It would seem we've taken one more step down that slippery slope.
Yesterday Barack Obama announced he is sending 300 military advisers to Iraq. It means there will soon be close to 600 U.S. troops on the ground in a country which appears about as stable as a house of cards in a 7.5 magnitude earthquake.
In Washington politicians and media analysts are trying to blame the lunacy on everyone from the president to Iraqi Prime Minister Nouri al-Maliki, and his dog. In the mean time that collective groan you just heard was the American public saying to itself, "Oh my God, here we go again."
The only real resistance the forces of the Islamic State of Iraq and al-Sham have met has come not from the Iraqi army, but the Kurds. Their fighting force, known as the Peshmerga, has taken the town of Kirkuk, the adjoining oil fields, and refinery. They're also holding onto a critical reservoir outside of Mosul which provides most of Baghdad's drinking water.
In fact, the Kurds have been so successful and the Iraqi army so spectacularly bad, Kurdish officials are now openly talking about a completely independent Kurdistan. NBC reports one went so far as to say, "The Iraq we knew has come to an end."
Of course the Iraq we knew has only been around since 1920, which in the grand scheme of things isn't all that long. The modern borders were set by the League of Nations during the dismemberment of the Ottoman Empire after the first world war.
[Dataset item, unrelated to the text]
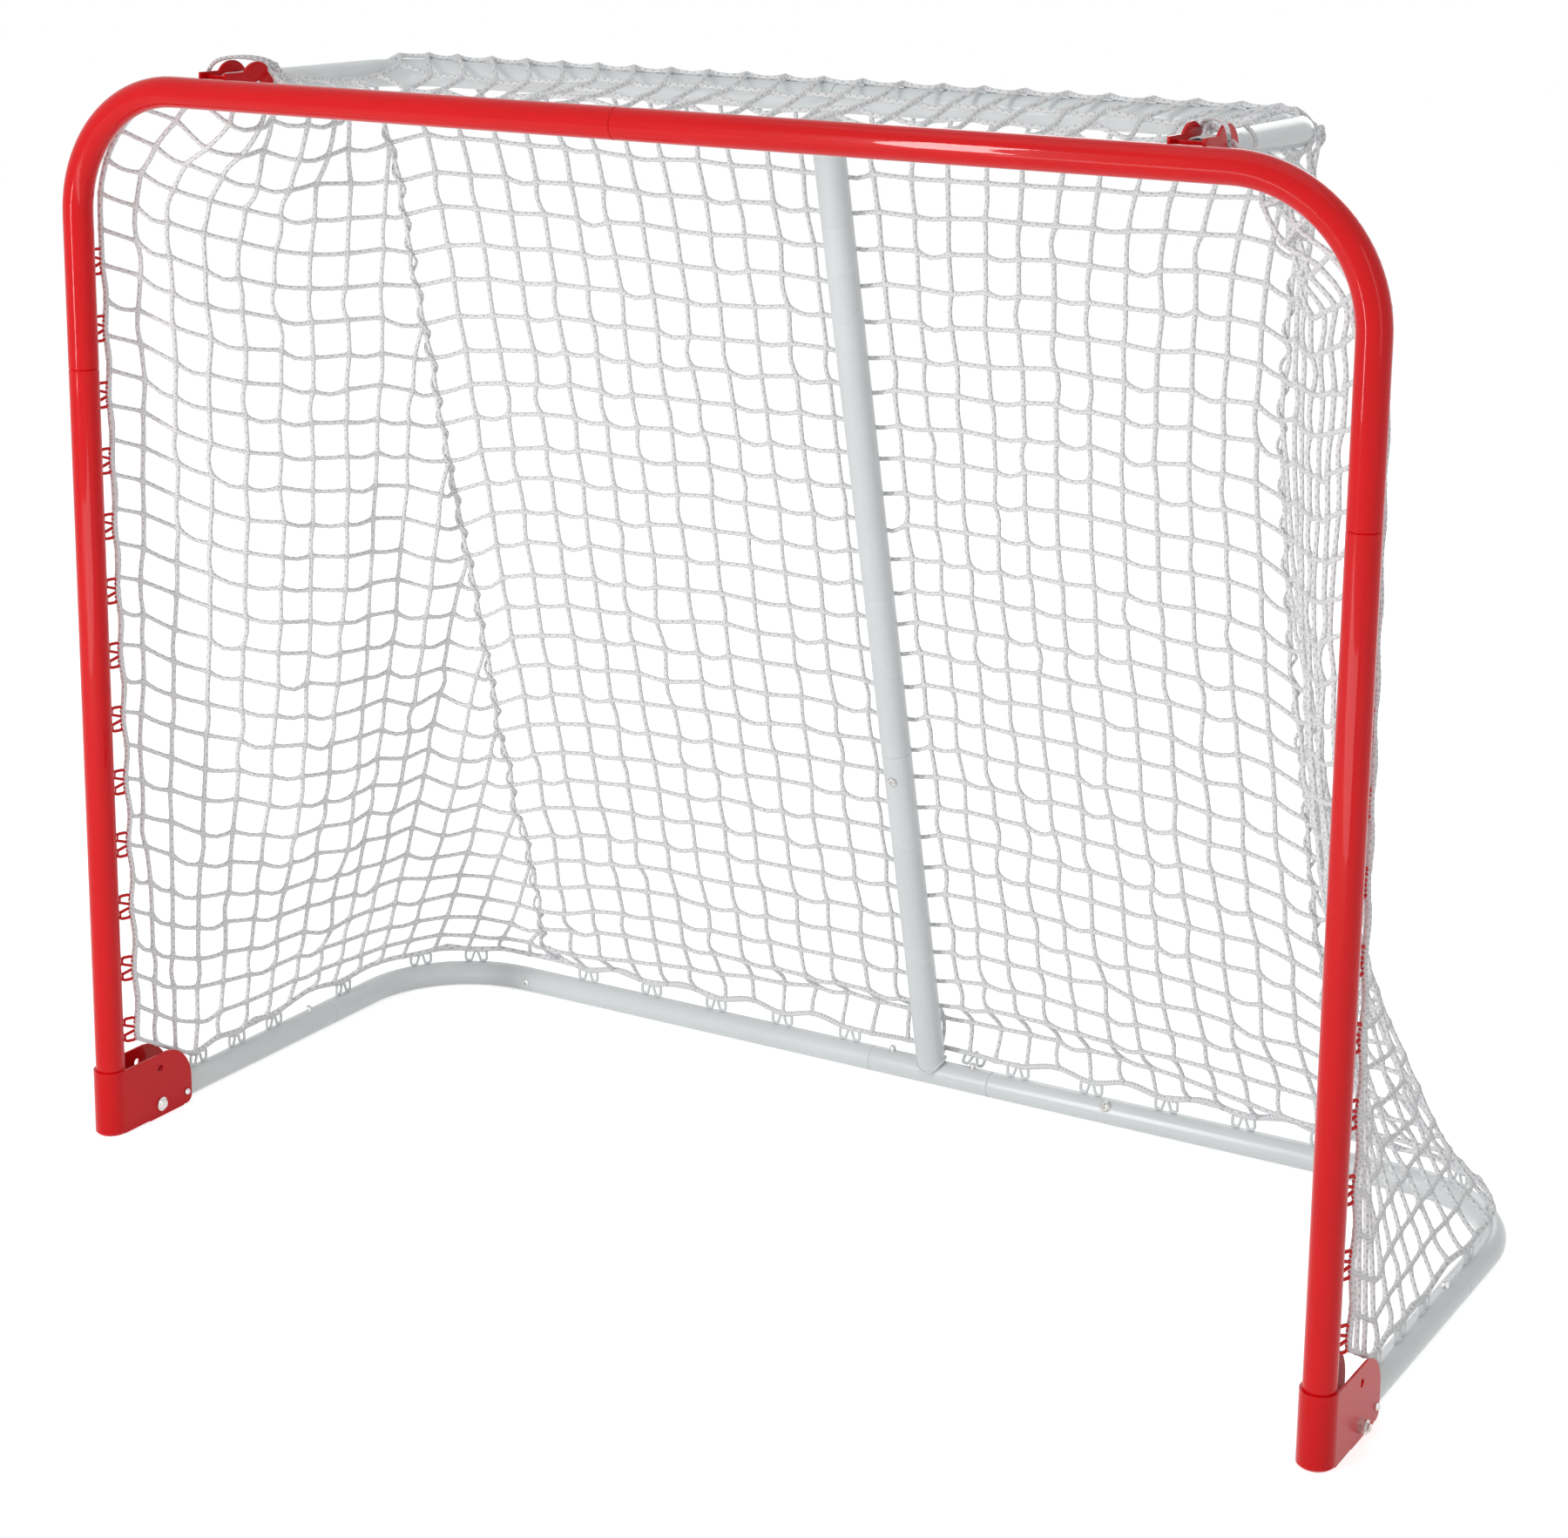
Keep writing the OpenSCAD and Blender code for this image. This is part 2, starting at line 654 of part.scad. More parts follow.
module pole_upper() {
    color("whitesmoke") along_pole() difference() {
        union() {
            translate([0, 0, pole_seam + lip]) cylinder(r = pole_r, h = pole_len - pole_seam - lip);
            translate([0, 0, pole_seam]) cylinder(r1 = pole_r - lip, r2 = pole_r, h = lip);
            translate([0, 0, pole_seam - spigot_len]) cylinder(r = pole_plug, h = spigot_len + 1);
        }
        translate([0, 0, pole_seam - spigot_len - 1]) cylinder(r = pole_bore, h = spigot_len + 6);
        translate([0, 0, pole_seam + 3]) cylinder(r = pole_in, h = pole_len);
        translate([-50, 0, pole_len]) rotate([0, 90, 0]) cylinder(r = sleeve_r + 0.05, h = 100);
        translate([0, 0, pole_seam - pole_screw_back]) rotate([90, 0, 0])
            cylinder(d = pole_screw_d + 0.2, h = 60);
    }
}

// A close sleeve round the shelf's rear bar, on which the pole swings
module pole_sleeve() {
    color("whitesmoke") translate([-pole_r, shelf_depth, shelf_z]) rotate([0, 90, 0]) difference() {
        cylinder(r = sleeve_r, h = 2 * pole_r);
        translate([0, 0, -1]) cylinder(r = shelf_r + running, h = 2 * pole_r + 2);
    }
}

module pole_screw() {
    color("silver") along_pole() translate([0, 0, pole_seam - pole_screw_back])
        rotate([90, 0, 0]) translate([0, 0, pole_r + 0.1]) screw(pole_screw_d, 10, 2.8, 6);
}

// ---- Net ----

function unit(v) = v / norm(v);
function lerp(a, b, t) = a + (b - a) * t;

// Corner k of the knot at grid point i, j. P is the grid of points on the net's surface.
function knot(P, nu, nv, i, j, su, sv, sn) =
    let (
        tu = unit(P[min(i + 1, nu)][j] - P[max(i - 1, 0)][j]),
        tv0 = unit(P[i][min(j + 1, nv)] - P[i][max(j - 1, 0)]),
        n = unit(cross(tu, tv0)),
        tv = cross(n, tu)
    )
    P[i][j] + (su * tu + sv * tv + sn * n) * strand / 2;

// Two triangles for the face a, b, c, d, given counter-clockwise from outside
function quad(a, b, c, d) = [[a, c, b], [a, d, c]];

// A net panel as one closed lattice: a square knot at each grid point, square strands
// between them, and an open gap in each cell
module lattice(P) {
    nu = len(P) - 1;
    nv = len(P[0]) - 1;
    function id(i, j, su, sv, sn) =
        (i * (nv + 1) + j) * 8 + (sn > 0 ? 4 : 0) + (sv > 0 ? 2 : 0) + (su > 0 ? 1 : 0);
    points = [for (i = [0 : nu]) for (j = [0 : nv])
        for (sn = [-1, 1]) for (sv = [-1, 1]) for (su = [-1, 1])
            knot(P, nu, nv, i, j, su, sv, sn)];
    faces = [
        for (i = [0 : nu]) for (j = [0 : nv]) each concat(
            quad(id(i, j, -1, -1, 1), id(i, j, 1, -1, 1), id(i, j, 1, 1, 1), id(i, j, -1, 1, 1)),
            quad(id(i, j, -1, -1, -1), id(i, j, -1, 1, -1), id(i, j, 1, 1, -1), id(i, j, 1, -1, -1)),
            i == nu ? quad(id(i, j, 1, -1, -1), id(i, j, 1, 1, -1),
                id(i, j, 1, 1, 1), id(i, j, 1, -1, 1)) : [],
            i == 0 ? quad(id(i, j, -1, -1, -1), id(i, j, -1, -1, 1),
                id(i, j, -1, 1, 1), id(i, j, -1, 1, -1)) : [],
            j == nv ? quad(id(i, j, -1, 1, -1), id(i, j, -1, 1, 1),
                id(i, j, 1, 1, 1), id(i, j, 1, 1, -1)) : [],
            j == 0 ? quad(id(i, j, -1, -1, -1), id(i, j, 1, -1, -1),
                id(i, j, 1, -1, 1), id(i, j, -1, -1, 1)) : []),
        for (i = [0 : nu - 1]) for (j = [0 : nv]) each concat(
            quad(id(i, j, 1, -1, 1), id(i + 1, j, -1, -1, 1),
                id(i + 1, j, -1, 1, 1), id(i, j, 1, 1, 1)),
            quad(id(i, j, 1, -1, -1), id(i, j, 1, 1, -1),
                id(i + 1, j, -1, 1, -1), id(i + 1, j, -1, -1, -1)),
            quad(id(i, j, 1, 1, -1), id(i, j, 1, 1, 1),
                id(i + 1, j, -1, 1, 1), id(i + 1, j, -1, 1, -1)),
            quad(id(i, j, 1, -1, -1), id(i + 1, j, -1, -1, -1),
                id(i + 1, j, -1, -1, 1), id(i, j, 1, -1, 1))),
        for (i = [0 : nu]) for (j = [0 : nv - 1]) each concat(
            quad(id(i, j, -1, 1, 1), id(i, j, 1, 1, 1),
                id(i, j + 1, 1, -1, 1), id(i, j + 1, -1, -1, 1)),
            quad(id(i, j, -1, 1, -1), id(i, j + 1, -1, -1, -1),
                id(i, j + 1, 1, -1, -1), id(i, j, 1, 1, -1)),
            quad(id(i, j, 1, 1, -1), id(i, j + 1, 1, -1, -1),
                id(i, j + 1, 1, -1, 1), id(i, j, 1, 1, 1)),
            quad(id(i, j, -1, 1, -1), id(i, j, -1, 1, 1),
                id(i, j + 1, -1, -1, 1), id(i, j + 1, -1, -1, -1)))
    ];
    color("white") polyhedron(points = points, faces = faces);
}

// Heights and depths that the panels hang from
net_half = arm_x - shelf_out - 5 - strand / 2 - 4;
hang = hook_peak + 0.5 + strand / 2;
wrap = sleeve_r + strand / 2 + 2.3;
net_low = base_z + base_r + hang;
rear_top_z = shelf_z - strand - 1;
seam_gap = strand + 3;

// Rear surface of the pole at height z
function pole_back(z) = shelf_depth + (shelf_z - z) * tan(pole_lean) + pole_r / cos(pole_lean);

// The rear panel: straight from the shelf's bar to the rear hooks, and round the pole
function rear_point(u, v) =
    let (
        z = lerp(rear_top_z, net_low, v),
        x = (2 * u - 1) * net_half,
        flat_y = lerp(shelf_depth + wrap, base_depth, v),
        near = max(0, 1 - abs(x) / (2 * net_half / rear_cols))
    )
    [x, lerp(flat_y, max(flat_y, pole_back(z) + strand / 2 + 0.8), near), z];

// The top panel: from the crossbar's hooks back, up and round the shelf's bar
top_path = [[front_r + hang, bar_height],
    [lerp(front_r + hang, shelf_depth, 0.5), lerp(bar_height, shelf_z + wrap, 0.5)],
    [shelf_depth, shelf_z + wrap],
    [shelf_depth + wrap * sin(45), shelf_z + wrap * cos(45)],
    [shelf_depth + wrap, shelf_z]];

// A side panel hangs between four edges: the post, the seam, the top and the bottom
hook_off = strand / 2 * sqrt(2) + wire + 1;
hold = 13.5;
function post_dx(s, z) = (front_r + hold) * cos(hook_aim(z)) - s * hook_off * sin(hook_aim(z));
function post_dy(s, z) = (front_r + hold) * sin(hook_aim(z)) + s * hook_off * cos(hook_aim(z));
net_front_z = hook_first - 4;
bend_turn = 60;
front_run = bar_height - front_bend - net_front_z;
front_total = front_run + front_bend * bend_turn * PI / 180;

// Up the post and round its bend: v = 0 at the top and v = 1 at the bottom
function front_edge(s, v) =
    let (
        d = (1 - v) * front_total,
        a = max(0, d - front_run) / front_bend * 180 / PI,
        z = net_front_z + min(d, front_run)
    )
    [post_x - front_bend * (1 - cos(a)) + s * post_dx(s, z) * cos(a),
        post_dy(s, z) + 4 * sin(a),
        min(d, front_run) + net_front_z + front_bend * sin(a)];

function seam_edge(v) = [net_half + seam_gap, lerp(shelf_depth + wrap, base_depth, v),
    lerp(rear_top_z, net_low, v)];

arm_clear = arm_x + shelf_r + strand / 2 * sqrt(2) + 6.5;
turn_clear = shelf_bend + shelf_r + strand / 2 * sqrt(2) + 9;
function top_points(s) = [front_edge(s, 0),
    [arm_clear + 46, shelf_bolt + 21, shelf_z - 6],
    [arm_clear + 16, shelf_bolt + 76, shelf_z],
    [arm_clear, lerp(shelf_bolt + 76, shelf_depth - shelf_bend, 0.5), shelf_z],
    [arm_clear, shelf_depth - shelf_bend, shelf_z],
    [arm_x - shelf_bend + turn_clear * sin(45), shelf_depth - shelf_bend + turn_clear * cos(45),
        shelf_z - 2],
    seam_edge(0)];

side_run = base_depth - base_bend;
bottom_first = side_hook_first + 13;
function bottom_points(s) = [front_edge(s, 1),
    [post_x, bottom_first, net_low],
    [post_x, lerp(bottom_first, side_run, 0.5), net_low],
    [post_x, side_run, net_low],
    [post_x - base_bend * (1 - cos(45)), side_run + base_bend * sin(45), net_low],
    [post_x - base_bend, base_depth, net_low],
    seam_edge(1)];

function side_point(s, i, j) =
    let (
        u = i / side_cols,
        v = j / side_rows,
        t = top_points(s),
        b = bottom_points(s)
    )
    (1 - u) * front_edge(s, v) + u * seam_edge(v) + (1 - v) * t[i] + v * b[i]
        - (1 - u) * (1 - v) * t[0] - u * (1 - v) * t[side_cols]
        - (1 - u) * v * b[0] - u * v * b[side_cols];

module net_rear() {
    lattice([for (i = [0 : rear_cols]) [for (j = [0 : rear_rows])
        rear_point(i / rear_cols, j / rear_rows)]]);
}

module net_top() {
    lattice([for (i = [0 : rear_cols]) [for (p = top_path)
        [(2 * i / rear_cols - 1) * net_half, p[0], p[1]]]]);
}

module net_side(s) {
    side(s) lattice([for (i = [0 : side_cols]) [for (j = [0 : side_rows])
        side_point(s, i, j)]]);
}

module net_left() { net_side(-1); }
module net_right() { net_side(1); }

place() corner_tube_left();
place() corner_tube_right();
place() lower_post_left();
place() lower_post_right();
place() foot_bracket_left();
place() foot_bracket_right();
place() pivot_bolts();
place() pivot_nuts();
place() shelf_bracket_left();
place() shelf_bracket_right();
place() shelf_tube();
place() shelf_bolts();
place() shelf_nuts();
place() post_hooks_left();
place() post_hooks_right();
place() crossbar_hooks();
place() net_top();
place() net_rear();
place() net_left();
place() net_right();
place() side_tube_left();
place() side_tube_right();
place() rear_corner_left();
place() rear_corner_right();
place() rear_tee();
place() base_hooks_left();
place() base_hooks_right();
place() tee_hooks();
place() rear_screw_left();
place() rear_screw_right();
place() snap_springs();
place() pole_lower();
place() pole_upper();
place() pole_sleeve();
place() pole_screw();
place() tee_button_left();
place() tee_button_right();
place() side_button_left();
place() side_button_right();
place() lock_button_left_inner();
place() lock_button_left_outer();
place() lock_button_right_inner();
place() lock_button_right_outer();
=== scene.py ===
import math
import random
import bmesh
import bpy
import numpy as np
from mathutils import Matrix, Vector


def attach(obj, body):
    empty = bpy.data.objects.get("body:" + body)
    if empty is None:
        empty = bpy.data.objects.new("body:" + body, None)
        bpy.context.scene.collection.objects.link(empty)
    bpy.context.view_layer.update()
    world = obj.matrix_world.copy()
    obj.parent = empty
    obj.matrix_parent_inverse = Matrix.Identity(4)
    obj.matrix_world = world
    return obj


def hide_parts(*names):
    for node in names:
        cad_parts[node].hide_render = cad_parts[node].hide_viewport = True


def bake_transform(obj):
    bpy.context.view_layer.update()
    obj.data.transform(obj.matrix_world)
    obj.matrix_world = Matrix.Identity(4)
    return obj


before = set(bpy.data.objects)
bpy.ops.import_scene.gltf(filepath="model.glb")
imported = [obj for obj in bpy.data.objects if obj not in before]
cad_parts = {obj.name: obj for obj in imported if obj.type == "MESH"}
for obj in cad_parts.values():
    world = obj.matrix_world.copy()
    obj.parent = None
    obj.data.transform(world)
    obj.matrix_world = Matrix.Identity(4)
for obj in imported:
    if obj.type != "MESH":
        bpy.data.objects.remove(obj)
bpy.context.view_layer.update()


# ---- Camera ----
# Stands off the goal's right front, a little above the crossbar, and looks down at it
# by about 13 degrees. The lens shift places the goal in the picture.
camera_data = bpy.data.cameras.new("goal_camera")
camera_data.sensor_fit = "HORIZONTAL"
camera_data.sensor_width = 36.0
camera_data.lens = 73.214
camera_data.shift_x = -0.04039
camera_data.shift_y = -0.14564
camera_data.clip_start = 0.05
camera = bpy.data.objects.new("goal_camera", camera_data)
camera_place = Vector((1.53314, -2.65052, 1.35874))
camera_turn = Vector((1.74407, 0.47184, -0.35561))
world_to_lens = Matrix.Rotation(camera_turn.length, 3, camera_turn.normalized())
right, down, ahead = world_to_lens
camera.matrix_world = Matrix.Translation(camera_place) @ Matrix(
    (right, -down, -ahead)
).transposed().to_4x4()
bpy.context.scene.collection.objects.link(camera)
bpy.context.scene.camera = camera


# ---- Studio ----
# A white room with weak, even light. A tall, narrow panel in front of the left post
# makes the long highlights on round tube, and four wider, weaker panels fill in.
scene = bpy.context.scene
scene.view_settings.view_transform = "Standard"
white = (1.0, 1.0, 1.0, 1.0)


def seen_or_mirrored(tree):
    """A mask that is 1 on camera, transmission and glossy rays, and 0 on the others."""
    rays = tree.nodes.new("ShaderNodeLightPath")
    mask = rays.outputs["Is Camera Ray"]
    for kind in ("Is Transmission Ray", "Is Glossy Ray"):
        either = tree.nodes.new("ShaderNodeMath")
        either.operation = "MAXIMUM"
        tree.links.new(mask, either.inputs[0])
        tree.links.new(rays.outputs[kind], either.inputs[1])
        mask = either.outputs[0]
    return mask


world = bpy.data.worlds.new("studio")
scene.world = world
world.use_nodes = True
world_tree = world.node_tree
world_tree.nodes.clear()
room_light = world_tree.nodes.new("ShaderNodeBackground")
room_light.inputs["Color"].default_value = white
room_light.inputs["Strength"].default_value = 0.45
white_back = world_tree.nodes.new("ShaderNodeBackground")
white_back.inputs["Color"].default_value = white
white_back.inputs["Strength"].default_value = 1.0
pick = world_tree.nodes.new("ShaderNodeMixShader")
world_tree.links.new(seen_or_mirrored(world_tree), pick.inputs[0])
world_tree.links.new(room_light.outputs[0], pick.inputs[1])
world_tree.links.new(white_back.outputs[0], pick.inputs[2])
world_out = world_tree.nodes.new("ShaderNodeOutputWorld")
world_tree.links.new(pick.outputs[0], world_out.inputs["Surface"])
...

Even then the country was referred to as The British Mandate of Mesopotamia. So if we're looking to blame someone the Brits should be included in the line up with the rest of the usual suspects. They established the original monarchy and government, then manned the throne and the whole system with Sunnis.
In 1932 they granted Iraq independence, but still had considerable influence. In 1941 there was a coup led by Rashad Ali al-Gaylani. The British felt he was a little too cozy with Adolf and Benito so they invaded to protect the oil supply and re-instated the monarchy which hung around until 1958 when it was overthrown.
However, even then the people in charge remained Sunnis.
The Shia didn't turn the tables until after we got there and made sure there were free elections. And, as we've seen over the last three years, they've done a real cracker jack job of running the place.
John Kerry has stated ISIS, as it known in the media, is more extreme than al-Qaeda. Middle East expert, Patrick Skinner is quoted by NBC as saying that really isn't the case. Both groups have the same goals, just different leaders who don't particularly like each other, or anyone else for that matter.
The problem is ISIS has accomplished something al-Qaeda never could. They now have an army in the field and are gobbling up turf, creating a perverse homeland which can serve as a base for further expansion.
This past Sunday Kentucky Senator Rand Paul showed up on NBC's "Meet the Press" and told David Gregory he didn't blame Obama for the chaos in Iraq. It was a gutsy assessment given Obama bashing is not only fun, but mandatory for membership in the republican party. He also said, in far more tactful language, if we hadn't invaded the fucking country in the first place none of this shit would be happening now.
In a final moment of lucidity Rand Paul admitted there might not be an answer to the sectarian violence in Iraq.
It is a concept to mull over because there has been almost continuous violence and war in and around Iraq since Muhammad got the Divine Whisper in his ear 1,400 years ago.
To believe we can stop it simply because we're America is naive to the point of delusion.
The truth is brutally clear. If there there isn't a solution, don't go in. We won't accomplish a thing other than chewing up money we don't have and more importantly, causing the deaths of people we can't afford to lose.
Hey, let's face it, Teddy Roosevelt's big stick doesn't work against a couple of swarms of pissed off hornets.
Now, if you want me I'll be in the bar. As always the first round is on me.